What Is a One Piece TCG Treasure Cup?

If you follow the One Piece Trading Card Game competitive scene, you already know that not all promotional cards are created equal. Some promos ship inside booster packs. Others are handed to players at local game stores. And then there are Treasure Cup cards — a category entirely in their own league.

One Piece TCG Treasure Cups are large-scale competitive events organized by Bandai as part of their official structured play program. Since the game's global launch in 2022, Treasure Cups have become the backbone of organized One Piece TCG competition. They are held multiple times per year across all major regions — North America, Europe, Latin America, and Asia-Pacific — and regularly attract hundreds of players per venue.

For competitive players, they represent one of the highest-tier tournament formats available below a World Championship. For collectors, they are something else entirely: a pipeline for some of the rarest, most desirable promotional cards in the entire game.

This guide covers everything: how the tournament is structured, how players register, what prizes are awarded at each placement tier, and why Treasure Cup promotional cards have become blue-chip collectibles commanding prices from several hundred to over twenty thousand euros.

How Treasure Cups Fit Into Bandai's Organized Play Ecosystem

Bandai operates a tiered competitive system for One Piece TCG. At the base are local store events and Regional tournaments. Above those sit Treasure Cups — large, regionally significant events that serve as a proving ground for serious players while generating extremely limited prize inventory.

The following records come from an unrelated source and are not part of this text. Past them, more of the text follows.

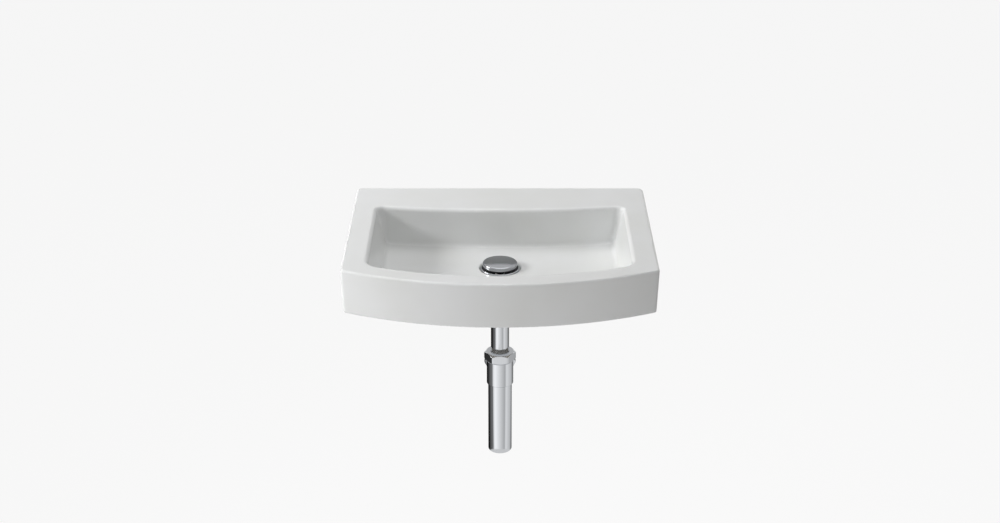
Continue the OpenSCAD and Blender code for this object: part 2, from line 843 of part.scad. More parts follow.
// Long thin cup with a rounded lower edge, open at the top
module trap_cup() {
    in_r = max(cup_edge_r - cup_wall, 0.3);
    base_z = cup_bottom_z + cup_base_t;
    color(chrome_metal)
    rotate_extrude($fn = fine)
        polygon(concat(
            [[0, cup_bottom_z]],
            arc([cup_r - cup_edge_r, cup_bottom_z + cup_edge_r], cup_edge_r, -90, 0, edge_steps),
            [[cup_r, cup_top_z], [cup_bore_r, cup_top_z]],
            arc([cup_bore_r - in_r, base_z + in_r], in_r, 0, -90, edge_steps),
            [[0, base_z]]
        ));
}

// Horizontal tube to the wall, with a turned mark where it enters the socket
module outlet_pipe() {
    color(chrome_metal)
    along_outlet(0)
    rotate_extrude($fn = fine)
        polygon([
            [tube_bore_r, pipe_start_y], [tube_r, pipe_start_y], [tube_r, wall_y - mark_w / 2],
            [tube_r - mark_depth, wall_y - mark_w / 2], [tube_r - mark_depth, wall_y + mark_w / 2],
            [tube_r, wall_y + mark_w / 2], [tube_r, pipe_end_y - pipe_chamfer],
            [tube_r - pipe_chamfer / 2, pipe_end_y], [tube_bore_r, pipe_end_y],
        ]);
}

// Domed cover on the wall around the pipe, hollow behind
module wall_rosette() {
    shell = 1.5;
    foot_w = 4;
    bore = tube_r + ring_gap;
    neck_w = 2;
    dome_w = rosette_r - 1 - bore - neck_w;
    inner_w = dome_w - foot_w + 1;
    color(chrome_metal)
    along_outlet(wall_y)
    rotate_extrude($fn = fine)
        polygon(concat(
            [[rosette_r, 0], [rosette_r, -shell]],
            [for (a = [0:15:90])
                [bore + neck_w + dome_w * cos(a), -shell - (rosette_h - shell) * sin(a)]],
            [[bore, -rosette_h], [bore, shell - rosette_h]],
            [for (a = [90:-15:0])
                [bore + neck_w + inner_w * cos(a), -shell - (rosette_h - 2 * shell) * sin(a)]],
            [[rosette_r - foot_w, 0]]
        ));
}

basin_body();
flange_seal();
waste_body();
underside_gasket();
slip_washer();
backnut();
plug_cap();
plug_seal();
plug_spindle();
cartridge_barrel();
cartridge_collar();
cartridge_rotor();
cartridge_spring();
union_washer();
union_nut();
inlet_tube();
head_nut();
head_slip_ring();
head_seal();
trap_head();
dip_tube();
cup_seal();
trap_cup();
outlet_nut();
outlet_slip_ring();
outlet_seal();
outlet_pipe();
wall_rosette();
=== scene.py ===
"""Looks of a white glazed countertop basin with a push-to-close waste and a slim bottle trap.

Sizes are in millimetres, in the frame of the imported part: the origin is on the drain axis, in the
plane that the foot of the basin stands on, +Z is up and +Y points to the rear wall.
"""

import logging
import math
from collections.abc import Iterable, Mapping, Sequence
from dataclasses import dataclass
from enum import Enum

import bmesh
import bpy
from bmesh.types import BMEdge, BMesh, BMFace, BMVert
from bpy.types import Material, Node, NodeSocket, NodeTree, Object
from mathutils import Matrix, Vector


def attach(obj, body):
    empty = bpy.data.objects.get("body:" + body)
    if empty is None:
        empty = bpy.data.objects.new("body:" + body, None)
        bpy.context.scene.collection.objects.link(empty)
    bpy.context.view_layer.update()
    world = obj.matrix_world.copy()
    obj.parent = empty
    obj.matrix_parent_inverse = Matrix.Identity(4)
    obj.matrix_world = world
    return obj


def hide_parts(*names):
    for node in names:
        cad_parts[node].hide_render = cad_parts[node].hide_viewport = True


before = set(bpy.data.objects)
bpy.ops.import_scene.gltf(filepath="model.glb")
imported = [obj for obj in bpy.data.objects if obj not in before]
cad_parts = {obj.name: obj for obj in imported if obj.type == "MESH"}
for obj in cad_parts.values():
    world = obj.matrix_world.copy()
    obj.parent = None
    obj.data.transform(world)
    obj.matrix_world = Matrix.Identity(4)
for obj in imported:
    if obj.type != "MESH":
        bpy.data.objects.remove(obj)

LOG = logging.getLogger("basin")
MM = 0.001
FIXED = "fixed"
PLUG = "plug"
# Points nearer than this, in millimetres, are one point.
SAME_MM = 1e-4
# Steps round a turned piece, and round one that is seen close up or large.
STEPS = 96
FINE_STEPS = 128
# A ring this many millimetres past a rounded edge keeps the flat next to it flat.
HOLD = 1.5

Point = tuple[float, float]
Inputs = dict[str, object]


def linear(hex_colour: str) -> tuple[float, float, float, float]:
    """Turns an sRGB hex value into the linear colour that a shader takes.

    Args:
        hex_colour: Six hex digits after a hash sign.

    Returns:
        Red, green, blue and an alpha of one.
    """
    channels = [int(hex_colour[k : k + 2], 16) / 255 for k in (1, 3, 5)]
    return (*(c / 12.92 if c <= 0.04045 else ((c + 0.055) / 1.055) ** 2.4 for c in channels), 1.0)


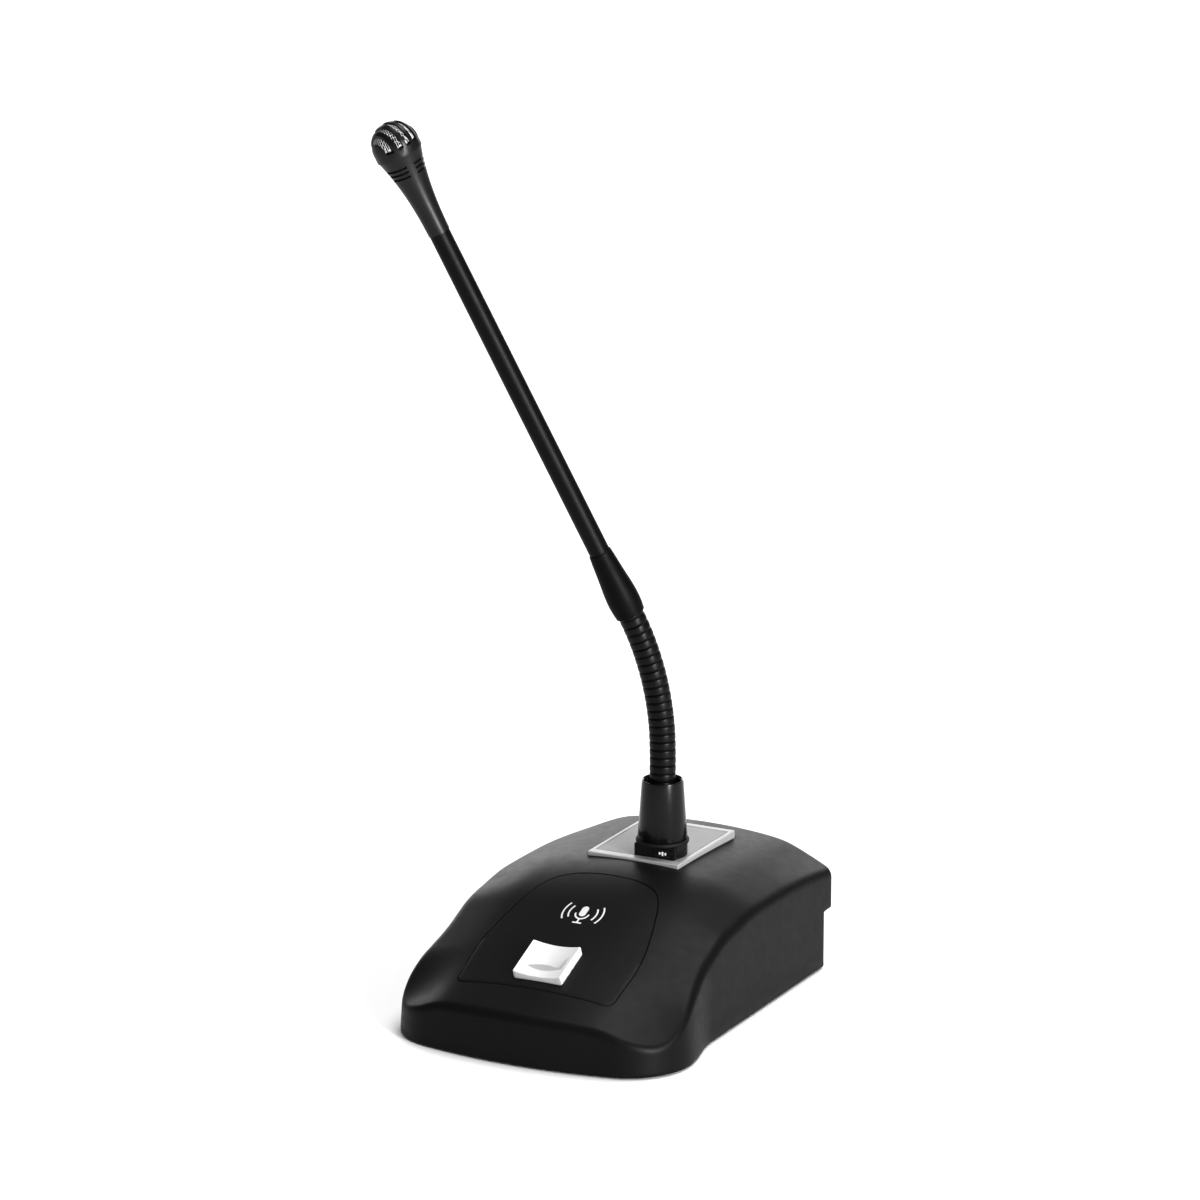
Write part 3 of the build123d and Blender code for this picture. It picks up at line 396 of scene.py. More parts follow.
def surface(name, colour, roughness, metallic=0.0, mottle=0.06, mottle_size=14.0, rough_spread=0.025,
            grain_size=0.35, grain_depth=0.006, stretch=(1, 1, 1), coat=0.0, specular=0.5):
    """A material with slight colour mottling, uneven roughness and a fine grain."""
    material = bpy.data.materials.new(name)
    material.use_nodes = True
    tree = material.node_tree
    shader = tree.nodes["Principled BSDF"]
    shader.inputs["Metallic"].default_value = metallic
    shader.inputs["Specular IOR Level"].default_value = specular
    shader.inputs["Coat Weight"].default_value = coat
    shader.inputs["Coat Roughness"].default_value = 0.08
    coordinates = tree.nodes.new("ShaderNodeTexCoord")

    ramp = tree.nodes.new("ShaderNodeValToRGB")
    ramp.color_ramp.elements[0].position = 0.3
    ramp.color_ramp.elements[1].position = 0.7
    ramp.color_ramp.elements[0].color = [c * (1 - mottle) for c in colour] + [1.0]
    ramp.color_ramp.elements[1].color = [min(1.0, c * (1 + mottle)) for c in colour] + [1.0]
    link(tree, noise(tree, coordinates, mottle_size), "Fac", ramp, "Fac")
    link(tree, ramp, "Color", shader, "Base Color")

    spread = tree.nodes.new("ShaderNodeMapRange")
    spread.inputs["From Min"].default_value = 0.3
    spread.inputs["From Max"].default_value = 0.7
    spread.inputs["To Min"].default_value = roughness - rough_spread
    spread.inputs["To Max"].default_value = roughness + rough_spread
    wear = noise(tree, coordinates, 4.0, stretch=stretch)
    link(tree, wear, "Fac", spread, "Value")
    link(tree, spread, "Result", shader, "Roughness")

    bump = tree.nodes.new("ShaderNodeBump")
    bump.inputs["Strength"].default_value = 1.0
    bump.inputs["Distance"].default_value = grain_depth * MM
    link(tree, noise(tree, coordinates, grain_size, 2.0, stretch), "Fac", bump, "Height")
    link(tree, bump, "Normal", shader, "Normal")
    return material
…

Treasure Cups are not casual events. They sit at a level where players are expected to arrive with optimized, competitive decks and a strong understanding of the current meta. Placement matters not just for prizes, but for rankings and, in some regions, for qualification pathways to higher-tier events.

The key structural point for collectors to understand: prize cards from Treasure Cups are never reprinted in retail products. They exist solely as tournament rewards, issued once per event wave, to a finite number of players. That scarcity is structural and permanent.

Registration & Eligibility: How Players Get In

Players register for Treasure Cups through Bandai's official TCG+ platform — the central hub for organized play across Bandai card games. Registration typically opens several weeks before the event date and, for popular venues in major cities, can sell out quickly.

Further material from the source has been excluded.